A report released in 2009 by the United States-China Economic and Security Review Commission, an organization created by the US Congress, claimed that Jinan is the home of a Chinese military reconnaissance office.

An anonymous cyber security expert believes, despite Google not referring to the Chinese government in the latest attack claim, the company is targeting the Chinese government by listing the victims of the attacks as those whom only the Chinese government are interested in.

"Both their intentions and the timing of the accusation are dubious," Dai said.

Google's accusation followed on the heel of the reported Pentagon's first formal cyber strategy. The Wall Street Journal reported Tuesday that the Pentagon concluded that computer sabotage coming from another country can count as an act of war and the United States may respond by using traditional military force.

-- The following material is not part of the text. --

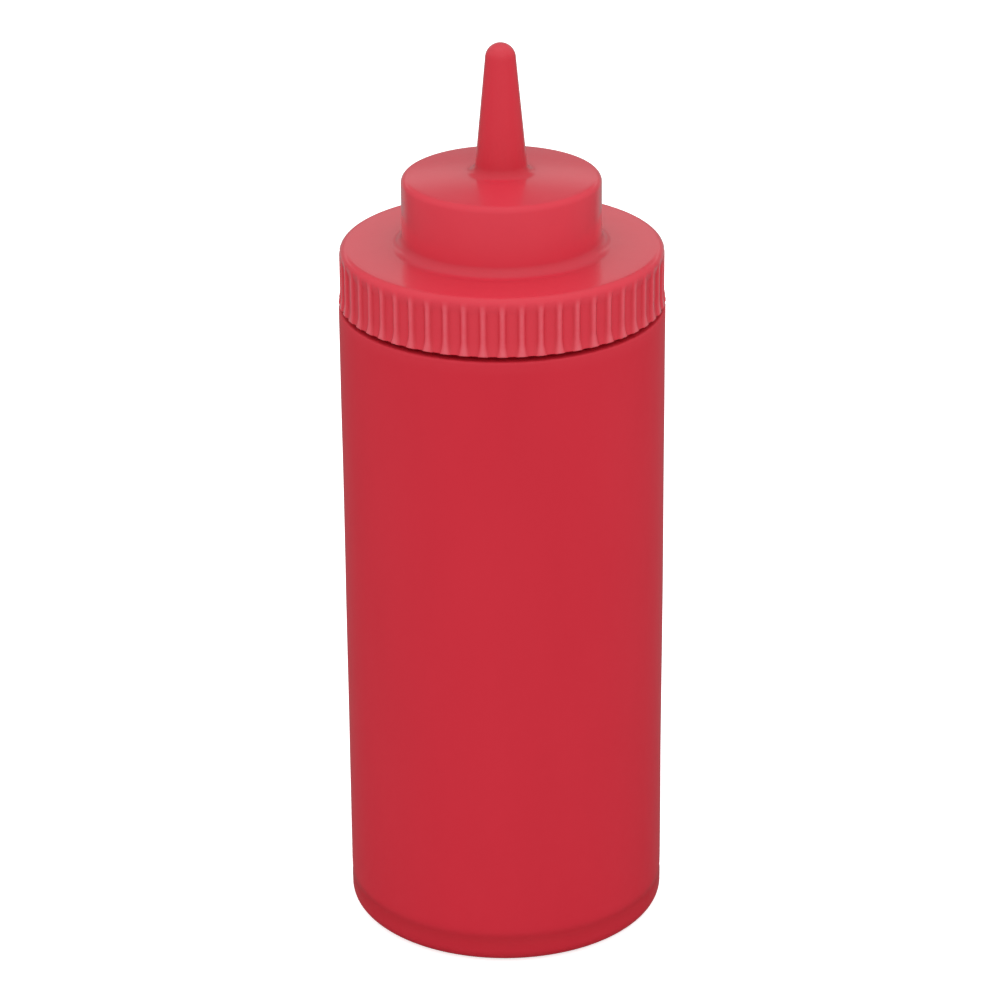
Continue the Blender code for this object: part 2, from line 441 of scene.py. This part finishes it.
def nozzle_points():
    """From the nozzle's tip down to the fillet at its foot."""
    dome_height = NOZZLE_TOP - NOZZLE_TIP_RADIUS
    slope = (NOZZLE_BASE_RADIUS - NOZZLE_TIP_RADIUS) / (dome_height - TURRET_TOP)
    cone_foot = NOZZLE_BASE_RADIUS - slope * NOZZLE_FOOT_FILLET
    fillet_centre = cone_foot + NOZZLE_FOOT_FILLET
    fillet_height = crown(fillet_centre) + NOZZLE_FOOT_FILLET
    points = [(0.0, NOZZLE_TOP)] + arc(0.0, dome_height, NOZZLE_TIP_RADIUS, 90, 0, TIP_ROWS)[1:]
    points += line(points[-1], (cone_foot, fillet_height), CONE_ROWS)[:-1]
    points += arc(fillet_centre, fillet_height, NOZZLE_FOOT_FILLET, 180, 270)
    return points


def upper_cap_points():
    """From the nozzle's tip down to the outer part of the collar's flat top."""
    edge_centre = TURRET_RADIUS - TURRET_EDGE_RADIUS
    edge_height = TURRET_TOP - TURRET_EDGE_RADIUS
    fillet_centre = TURRET_RADIUS + TURRET_FOOT_FILLET
    fillet_height = COLLAR_TOP + TURRET_FOOT_FILLET
    plain_edge = COLLAR_RADIUS - COLLAR_RIM_RADIUS - PLAIN_EDGE_WIDTH
    points = nozzle_points()
    top = line(points[-1], (edge_centre, TURRET_TOP), CROWN_ROWS)[:-1]
    points += [(radius, crown(radius)) for radius, height in top]
    points += arc(edge_centre, edge_height, TURRET_EDGE_RADIUS, TURRET_EDGE_START, 0)
    points += line(points[-1], (TURRET_RADIUS, fillet_height), TURRET_WALL_ROWS)[:-1]
    points += arc(fillet_centre, fillet_height, TURRET_FOOT_FILLET, 180, 270, TURRET_FOOT_ROWS)
    points += line(points[-1], (plain_edge, COLLAR_TOP), COLLAR_ROWS)
    return points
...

Li Shuisheng, a research fellow with a top military science academy of the People's Liberation Army, believes there are political motives behind Google's accusation.

Google may well have attempted to instigate a new round of the cyber row between China and the United States, Li said.

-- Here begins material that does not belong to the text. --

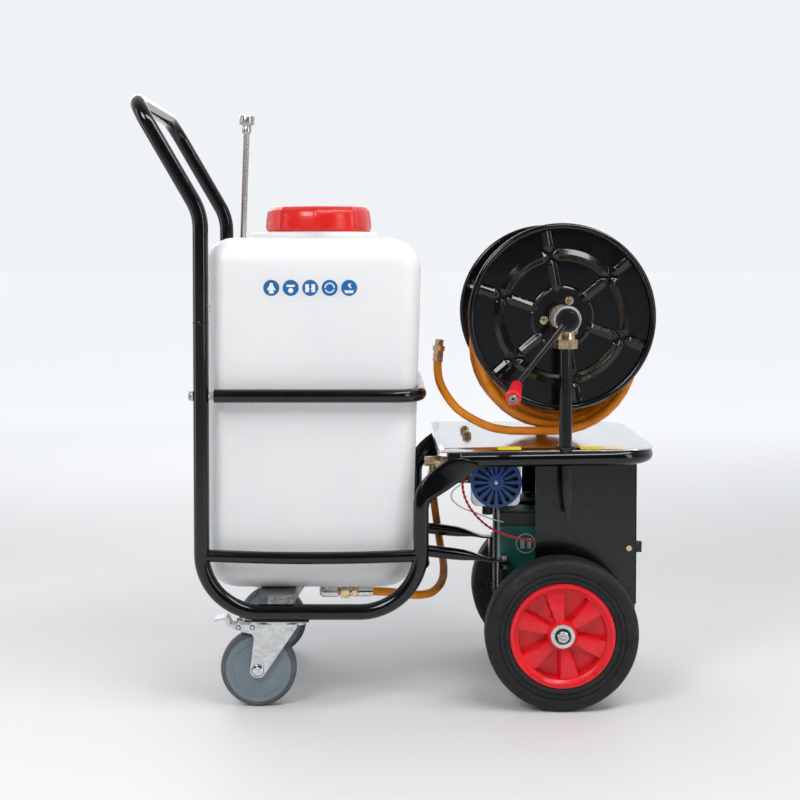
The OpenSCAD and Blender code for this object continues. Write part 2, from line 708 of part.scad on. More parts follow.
// Pressed flange with a rolled rim, a ring ridge and six radial ridges
module flange(side) {
    rotate([side < 0 ? 90 : -90, 0, 0]) translate([0, 0, flange_y]) {
        rotate_extrude($fn = 96) {
            polygon([[shaft_r + gap, 0], [flange_r - 3, 0], [flange_r - 3, 2], [shaft_r + gap, 2]]);
            translate([flange_r - 4, 2]) circle(4);
            polygon([[95, 2], [100, 6], [108, 6], [113, 2]]);
            polygon([[46, 2], [48, 4], [50, 4], [52, 2]]);
        }
        for (k = [0:5], span = [[54, 96], [112, 150]]) rotate([0, 0, 40.7 + 60 * k])
            translate([span[0], -4, 1]) cube([span[1] - span[0], 8, 5]);
        for (a = [66, 190, 310]) rotate([0, 0, a]) translate([30, 0, 2]) cylinder(h = 5, r = 5);
    }
}
module reel_spool() {
    color("#101114") place() translate([reel_x, 0, reel_z]) {
        for (s = [-1, 1]) flange(s);
        rotate([90, 0, 0]) linear_extrude(2 * flange_y, center = true) ring(drum_r, 2);
    }
}
module reel_shaft() {
    color("#c3c6c9") place() translate([reel_x, 0, reel_z]) {
        rod([0, -213, 0], [0, 212, 0], shaft_r);
        rod([0, -213, 0], [0, -207.4, 0], 21.5);
        rod([0, 207.4, 0], [0, 212, 0], 16);
        for (s = [-1, 1]) rod([0, s * (flange_y - 8), 0], [0, s * (flange_y - 0.1), 0], 44);
        for (s = [-1, 1]) rod([0, s * (flange_y + 2.1), 0], [0, s * (flange_y + 14), 0], 20);
    }
}
crank_dir = [cos(232), 0, sin(232)];
crank_end = [reel_x, crank_y, reel_z] + crank_dir * crank_len;
grip_dir = crank_dir * sin(grip_tilt) + [0, -cos(grip_tilt), 0];
module crank_arm() {
    hub = [reel_x, crank_y, reel_z];
    color("#1b1c1f") place() {
        rod(hub + [0, -7, 0], hub + [0, 5.9, 0], 12);
        rod(hub - crank_dir * 14, crank_end, 5);
        rod(crank_end, crank_end + grip_dir * (grip_len - 3), 5);
        translate(crank_end) sphere(5.4);
    }
}
module crank_grip() {
    start = crank_end + grip_dir * 5.6;
    tip = crank_end + grip_dir * (grip_len + 4 / cos(grip_tilt));
    color("#d8141c") place() along(start, tip) difference() {
        linear_extrude(norm(tip - start)) difference() {
            circle(grip_r);
            for (k = [0:7]) rotate(45 * k + 22.5) translate([grip_r + 1.2, 0]) circle(2.6, $fn = 24);
            circle(5.07);
        }
    }
}

// ---- hose ----
pack_half = 118;
pack_r = 63.2;
module hose_pack() {
    color("#f08a12") place() translate([reel_x, 0, reel_z]) rotate([90, 0, 0])
        linear_extrude(2 * pack_half, center = true) ring(pack_r, pack_r - drum_r - gap);
}
module hose_loops() {
    color("#f08a12") place() rotate([90, 0, 0]) linear_extrude(230, center = true) difference() {
        translate([288, 575]) circle(142);
        translate([296, 590]) circle(112.9);
    }
}
module hose_tail() { color("#f08a12") place() sweep(tail_route, hose_r, 12); }
module hose_fitting() {
    a = tail_route[len(tail_route) - 1];
    d = unit([0.1, 0.1, 1]);
    place() {
        color("#c8cacc") rod(a, a + d * 19, 8.4);
        color("#c9a24a") {
            hex(a + d * 19, a + d * 27, 18);
            rod(a + d * 27, a + d * 38, 7);
        }
    }
}

// ---- lance ----
lance_foot = [-278, lance_y, 330];
lance_dir = unit([24.4, 0, 673]);
pivot_x = -262;
pivot_z = 356;
// Spray lance with its gun body, held upright in two cradles
module lance() {
    place() {
        color("#c8cacc") rod(lance_foot + lance_dir * 60, lance_foot + lance_dir * 655, 6);
        color("#aeb4b6") {
            rod(lance_foot + lance_dir * 640, lance_foot + lance_dir * 652, 9);
            rod(lance_foot + lance_dir * 652, lance_foot + lance_dir * 672, cap_r);
        }
        color("#1b1c1f") {
            rod(lance_foot, lance_foot + lance_dir * 72, 10);
            translate(lance_foot) rotate([0, -24, 0]) rod([0, 0, 4], [0, 0, -88], 9);
            for (s = [-1, 1]) translate([0, lance_y + s * 6, 0])
                block([-274, -1.2, pivot_z - 5], [pivot_x + 4, 1.2, pivot_z + 5]);
            rod([pivot_x, lance_y - 6, pivot_z], [pivot_x, lance_y + 6, pivot_z], 1.5);
        }
    }
}
module lance_trigger() {
    lever = [[-266, 352], [-266, 361], [-258, 361], [-221, 292], [-224, 284], [-229, 288]];
    color("#d8141c") place() difference() {
        translate([0, lance_y + 4, 0]) rotate([90, 0, 0]) linear_extrude(8) polygon(lever);
        rod([pivot_x, lance_y - 6, pivot_z], [pivot_x, lance_y + 6, pivot_z], 1.56);
    }
}
// Cradles open outwards, one on the upper hoop and one on the rear upright
module lance_clips() {
    color("#1b1c1f") place() for (h = [178, 262]) {
        p = lance_foot + lance_dir * h;
        difference() {
            union() {
                rod(p, p + lance_dir * 14, 8.6);
                if (h < 200) block([p.x - 6, frame_y + hoop_r - 1, hoop_z - 6], [p.x + 6, lance_y - 6.5, hoop_z + 6]);
                else block([rear_x - 4, frame_y + tube_r - 1, p.z + 1], [p.x, lance_y - 6.5, p.z + 13]);
            }
            rod(p - lance_dir * 2, p + lance_dir * 16, 6.3);
            translate(p - [0, 0, 4]) rotate([0, atan2(lance_dir.x, lance_dir.z), 0])
                translate([-6.3, 0, -1]) cube([12.6, 12, 24]);
        }
    }
}

side_frame_near();
side_frame_far();
push_handle();
handle_spigots();
frame_bolts();
upper_hoop();
lower_bar_near();
lower_bar_far();
tank_rest_bar();
caster_brackets();
brace_cross_tube();
braces();
deck_rail();
deck_plate();
pump_bolts();
box_side_near();
box_side_far();
battery_tray();
box_door();
door_hinge_pin();
door_latch();
box_bolts();
axle();
axle_nuts();
tyre_near();
tyre_far();
rim_near();
rim_far();
caster_plates();
caster_fork_near();
caster_fork_far();
brake_pedal_near();
brake_pedal_far();
caster_wheel_near();
caster_wheel_far();
tank();
lid();
lid_seal();
outlet_fittings();
suction_hose();
pump_motor();
fan_cover();
pump_head();
delivery_line();
battery();
battery_strap();
wiring();
reel_posts();
reel_bearings();
reel_spool();
reel_shaft();
crank_arm();
crank_grip();
hose_pack();
hose_loops();
hose_tail();
hose_fitting();
lance();
lance_clips();
lance_trigger();
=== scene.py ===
import json
import math

import bpy
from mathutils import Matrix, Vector


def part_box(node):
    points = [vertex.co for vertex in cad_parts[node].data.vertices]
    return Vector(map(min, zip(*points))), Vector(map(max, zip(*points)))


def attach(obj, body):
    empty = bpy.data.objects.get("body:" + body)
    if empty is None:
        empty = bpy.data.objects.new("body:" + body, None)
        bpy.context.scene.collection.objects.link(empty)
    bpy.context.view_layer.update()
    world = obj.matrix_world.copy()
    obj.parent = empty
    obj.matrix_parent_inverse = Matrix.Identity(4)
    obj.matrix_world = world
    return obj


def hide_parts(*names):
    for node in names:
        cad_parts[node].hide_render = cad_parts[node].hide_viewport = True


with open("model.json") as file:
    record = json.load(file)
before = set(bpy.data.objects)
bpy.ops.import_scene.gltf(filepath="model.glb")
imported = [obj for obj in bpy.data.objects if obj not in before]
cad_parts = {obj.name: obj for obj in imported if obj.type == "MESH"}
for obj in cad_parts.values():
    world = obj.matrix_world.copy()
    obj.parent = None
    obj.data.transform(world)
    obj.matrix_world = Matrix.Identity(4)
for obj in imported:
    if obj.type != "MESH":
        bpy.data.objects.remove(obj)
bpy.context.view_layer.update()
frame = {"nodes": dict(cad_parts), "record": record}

# ---- places and sizes
MM = 0.001
AXLE_X = 293
WHEEL_R = 125


def centre(node):
    low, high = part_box(node)
    return (low + high) / 2


# part.scad measures from this point of the row frame, found again from the axle
ORIGIN = centre("axle") - Vector((AXLE_X, 0, WHEEL_R)) * MM


def at(x, y, z):
    """A point given in part.scad's own millimetres."""
    return ORIGIN + Vector((x, y, z)) * MM


def route(points):
    return [at(*p) for p in points]


ALONG, UP, NEARWARD = (1, 0, 0), (0, 0, 1), (0, -1, 0)
SIDES = ((-1, "near"), (1, "far"))
TUBE_R = 12.7 * MM
FRAME_Y = 210
REAR_X, FRONT_X, LOW_Z = -291, 63, 165
HOOP_Z, HOOP_X, HOOP_R, HOOP_BEND = 515.5, 62, 11, 45
DECK_TOP = 429.2
REEL = (298, 0, 639)
POST_Y = 190
FLANGE_Y, FLANGE_R = 131, 156
HOSE_D = 14 * MM
LID_X = -110
TANK_FACE_Y = -190

# ---- camera, light and floor
scene = bpy.context.scene


def add(obj):
    scene.collection.objects.link(obj)
    return obj


camera = add(bpy.data.objects.new("camera", bpy.data.cameras.new("camera")))
camera.data.sensor_width = 36
camera.data.lens = 69.3
camera.data.clip_start = 0.1
camera.data.clip_end = 60
camera.data.shift_x = 0.0226
camera.data.shift_y = -0.119
camera.location = at(0, -2680, 759)
camera.rotation_euler = (math.radians(90 - 2.24), 0, 0)
scene.camera = camera
scene.view_settings.view_transform = "Standard"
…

Wednesday's accusation by Google came more than a year after the company allegedly uncovered a cyber attack on its systems that it said it traced to China.

In January, 2010, Google said it had been attacked by hackers supported by the Chinese government, and later announced to withdraw from Chinese mainland. The row ended up with Google redirecting Chinese mainland users to a site in Hong Kong.

In such cyber attacks, it is easy to locate the IP address of hackers but hard to tell where the hackers actually are, said Dai.

"Hackers usually launch attacks by camouflaging their own IP addresses or controlling computers of others. Therefore, we can hardly tell the location of the hacker unless we have sufficient evidence," he said.

China is one of the leading targets of cyber attacks. It has the world's largest number of computers infected with bot, a type of malware which allows a cyber attacker to gain control over the affected computer. About 13 percent of the world's computers infected with bot are in China.

"Without cooperation between governments, absolute security cannot be guaranteed in cyber community," said Li , adding only cooperation can ensure safe information exchange.